GIVEN INSTRUCTION: Quote every line below exactly as it reads.

COLLECTED MATERIAL:
· · · · · · ·

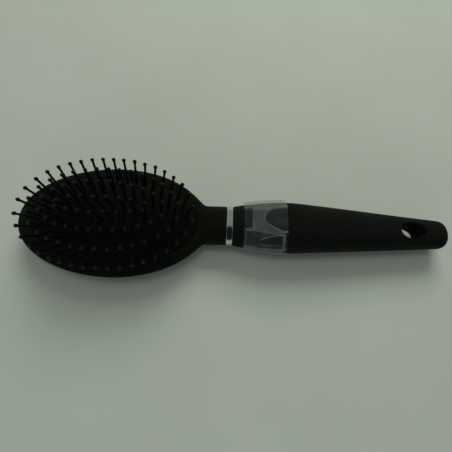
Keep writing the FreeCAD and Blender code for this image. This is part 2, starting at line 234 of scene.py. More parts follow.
def superellipse_fall(u, power):
    """Height of a unit superellipse at distance u from its middle."""
    return max(1.0 - abs(u) ** power, 0.0) ** (1.0 / power)


def section_ring(x, half_width, mid_z, up, down, power_up, power_down, count):
    """Points of a closed section at station x, with its own upper and lower halves."""
    points = []
    for i in range(count):
        angle = 2 * math.pi * i / count
        c = math.cos(angle)
        s = math.sin(angle)
        power = power_up if s >= 0 else power_down
        reach = up if s >= 0 else down
        y = math.copysign(half_width * abs(c) ** (2 / power), c)
        z = mid_z + math.copysign(reach * abs(s) ** (2 / power), s)
        points.append((x, y, z))
    return points


def axis_ring(x, half_width, half_thickness, power, count):
    """Ring at station x round the axis of the neck, the same above and below it."""
    return section_ring(x, half_width, NECK_Z, half_thickness, half_thickness, power, power, count)


def mesh_object(name, points, faces):
    """New object from points in millimetres, with its faces turned outwards."""
    mesh = bpy.data.meshes.new(name)
    mesh.from_pydata([(x * MM, y * MM, z * MM) for x, y, z in points], [], faces)
    bm = bmesh.new()
    bm.from_mesh(mesh)
    bmesh.ops.recalc_face_normals(bm, faces=bm.faces)
    bm.to_mesh(mesh)
    bm.free()
    obj = bpy.data.objects.new(name, mesh)
    bpy.context.scene.collection.objects.link(obj)
    return obj


def strip_faces(rings, count, loop, first=0):
    """Quads between rings of count points each. With loop the last ring joins the first."""
    faces = []
    spans = rings if loop else rings - 1
    for r in range(spans):
        low = first + r * count
        high = first + ((r + 1) % rings) * count
        for i in range(count):
            j = (i + 1) % count
            faces.append((low + i, low + j, high + j, high + i))
    return faces


def solid_from_rings(name, rings, loop=False):
    """Closed skin through rings of points, capped at both ends unless it loops."""
    count = len(rings[0])
    points = [p for ring in rings for p in ring]
    faces = strip_faces(len(rings), count, loop)
    if not loop:
        faces.append(tuple(reversed(range(count))))
        faces.append(tuple(range(len(points) - count, len(points))))
    return mesh_object(name, points, faces)


def cut(obj, cutter):
    """Takes the cutter's solid out of obj, and removes the cutter."""
    boolean = obj.modifiers.new("cut", "BOOLEAN")
    boolean.operation = "DIFFERENCE"
    boolean.solver = "EXACT"
    boolean.object = cutter
    graph = bpy.context.evaluated_depsgraph_get()
    mesh = bpy.data.meshes.new_from_object(obj.evaluated_get(graph))
    obj.modifiers.clear()
    obj.data = mesh
    bpy.data.objects.remove(cutter)


def smooth(obj, degrees):
    """Smooth shading, with sharp edges where faces meet at more than the angle."""
    obj.data.shade_smooth()
    obj.data.set_sharp_from_angle(angle=math.radians(degrees))


def oval(centre_x, half_length, half_width, height, count):
    """Ring of points on a level ellipse."""
    ring = []
    for i in range(count):
        angle = 2 * math.pi * i / count
        x = centre_x + half_length * math.cos(angle)
        y = half_width * math.sin(angle)
        ring.append((x, y, height))
    return ring


def flared_rings(centre_x, half_length, half_width, surface, fillet, side, count):
    """Rings of a cutter that leaves a rounded edge where it comes out through a surface.
    side is 1 for an edge that faces up and -1 for one that faces down."""
    base = [surface(x, y) for x, y, _ in oval(centre_x, half_length, half_width, 0.0, count)]
    rings = []
    for degrees in (0, 18, 36, 54, 72, 90):
        angle = math.radians(degrees)
        grow = fillet * (1 - math.cos(angle))
        lift = side * fillet * (math.sin(angle) - 1)
        flat = oval(centre_x, half_length + grow, half_width + grow, 0.0, count)
        rings.append([(x, y, z + lift) for (x, y, _), z in zip(flat, base)])
    out = oval(centre_x, half_length + fillet, half_width + fillet, 0.0, count)
    rings.append([(x, y, z + side * 3 * fillet) for (x, y, _), z in zip(out, base)])
    return rings


# Head shell

def head_half_width(x):
    """Half width of head and neck at station x."""
    reach = HEAD_REACH_FRONT if x < HEAD_X else HEAD_REACH_BACK
    full = HEAD_HALF_WIDTH * superellipse_fall((x - HEAD_X) / reach, ELLIPSE)
    neck = NECK_HALF_WIDTH * smoothstep(x, *NECK_WIDTH_BLEND)
    return (full ** NECK_BLEND_POWER + neck ** NECK_BLEND_POWER) ** (1 / NECK_BLEND_POWER)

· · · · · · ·

ANSWER TO THIS PROBLEM:
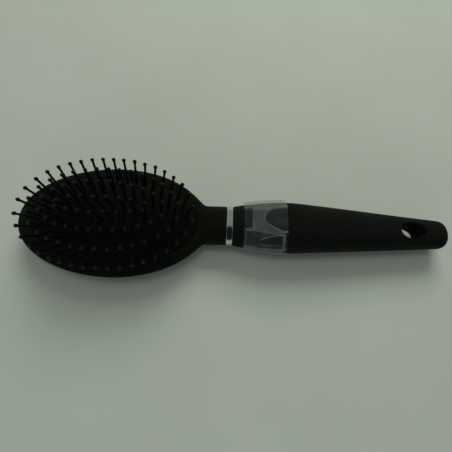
Keep writing the FreeCAD and Blender code for this image. This is part 2, starting at line 234 of scene.py. More parts follow.
def superellipse_fall(u, power):
    """Height of a unit superellipse at distance u from its middle."""
    return max(1.0 - abs(u) ** power, 0.0) ** (1.0 / power)


def section_ring(x, half_width, mid_z, up, down, power_up, power_down, count):
    """Points of a closed section at station x, with its own upper and lower halves."""
    points = []
    for i in range(count):
        angle = 2 * math.pi * i / count
        c = math.cos(angle)
        s = math.sin(angle)
        power = power_up if s >= 0 else power_down
        reach = up if s >= 0 else down
        y = math.copysign(half_width * abs(c) ** (2 / power), c)
        z = mid_z + math.copysign(reach * abs(s) ** (2 / power), s)
        points.append((x, y, z))
    return points


def axis_ring(x, half_width, half_thickness, power, count):
    """Ring at station x round the axis of the neck, the same above and below it."""
    return section_ring(x, half_width, NECK_Z, half_thickness, half_thickness, power, power, count)


def mesh_object(name, points, faces):
    """New object from points in millimetres, with its faces turned outwards."""
    mesh = bpy.data.meshes.new(name)
    mesh.from_pydata([(x * MM, y * MM, z * MM) for x, y, z in points], [], faces)
    bm = bmesh.new()
    bm.from_mesh(mesh)
    bmesh.ops.recalc_face_normals(bm, faces=bm.faces)
    bm.to_mesh(mesh)
    bm.free()
    obj = bpy.data.objects.new(name, mesh)
    bpy.context.scene.collection.objects.link(obj)
    return obj


def strip_faces(rings, count, loop, first=0):
    """Quads between rings of count points each. With loop the last ring joins the first."""
    faces = []
    spans = rings if loop else rings - 1
    for r in range(spans):
        low = first + r * count
        high = first + ((r + 1) % rings) * count
        for i in range(count):
            j = (i + 1) % count
            faces.append((low + i, low + j, high + j, high + i))
    return faces


def solid_from_rings(name, rings, loop=False):
    """Closed skin through rings of points, capped at both ends unless it loops."""
    count = len(rings[0])
    points = [p for ring in rings for p in ring]
    faces = strip_faces(len(rings), count, loop)
    if not loop:
        faces.append(tuple(reversed(range(count))))
        faces.append(tuple(range(len(points) - count, len(points))))
    return mesh_object(name, points, faces)


def cut(obj, cutter):
    """Takes the cutter's solid out of obj, and removes the cutter."""
    boolean = obj.modifiers.new("cut", "BOOLEAN")
    boolean.operation = "DIFFERENCE"
    boolean.solver = "EXACT"
    boolean.object = cutter
    graph = bpy.context.evaluated_depsgraph_get()
    mesh = bpy.data.meshes.new_from_object(obj.evaluated_get(graph))
    obj.modifiers.clear()
    obj.data = mesh
    bpy.data.objects.remove(cutter)


def smooth(obj, degrees):
    """Smooth shading, with sharp edges where faces meet at more than the angle."""
    obj.data.shade_smooth()
    obj.data.set_sharp_from_angle(angle=math.radians(degrees))


def oval(centre_x, half_length, half_width, height, count):
    """Ring of points on a level ellipse."""
    ring = []
    for i in range(count):
        angle = 2 * math.pi * i / count
        x = centre_x + half_length * math.cos(angle)
        y = half_width * math.sin(angle)
        ring.append((x, y, height))
    return ring


def flared_rings(centre_x, half_length, half_width, surface, fillet, side, count):
    """Rings of a cutter that leaves a rounded edge where it comes out through a surface.
    side is 1 for an edge that faces up and -1 for one that faces down."""
    base = [surface(x, y) for x, y, _ in oval(centre_x, half_length, half_width, 0.0, count)]
    rings = []
    for degrees in (0, 18, 36, 54, 72, 90):
        angle = math.radians(degrees)
        grow = fillet * (1 - math.cos(angle))
        lift = side * fillet * (math.sin(angle) - 1)
        flat = oval(centre_x, half_length + grow, half_width + grow, 0.0, count)
        rings.append([(x, y, z + lift) for (x, y, _), z in zip(flat, base)])
    out = oval(centre_x, half_length + fillet, half_width + fillet, 0.0, count)
    rings.append([(x, y, z + side * 3 * fillet) for (x, y, _), z in zip(out, base)])
    return rings


# Head shell

def head_half_width(x):
    """Half width of head and neck at station x."""
    reach = HEAD_REACH_FRONT if x < HEAD_X else HEAD_REACH_BACK
    full = HEAD_HALF_WIDTH * superellipse_fall((x - HEAD_X) / reach, ELLIPSE)
    neck = NECK_HALF_WIDTH * smoothstep(x, *NECK_WIDTH_BLEND)
    return (full ** NECK_BLEND_POWER + neck ** NECK_BLEND_POWER) ** (1 / NECK_BLEND_POWER)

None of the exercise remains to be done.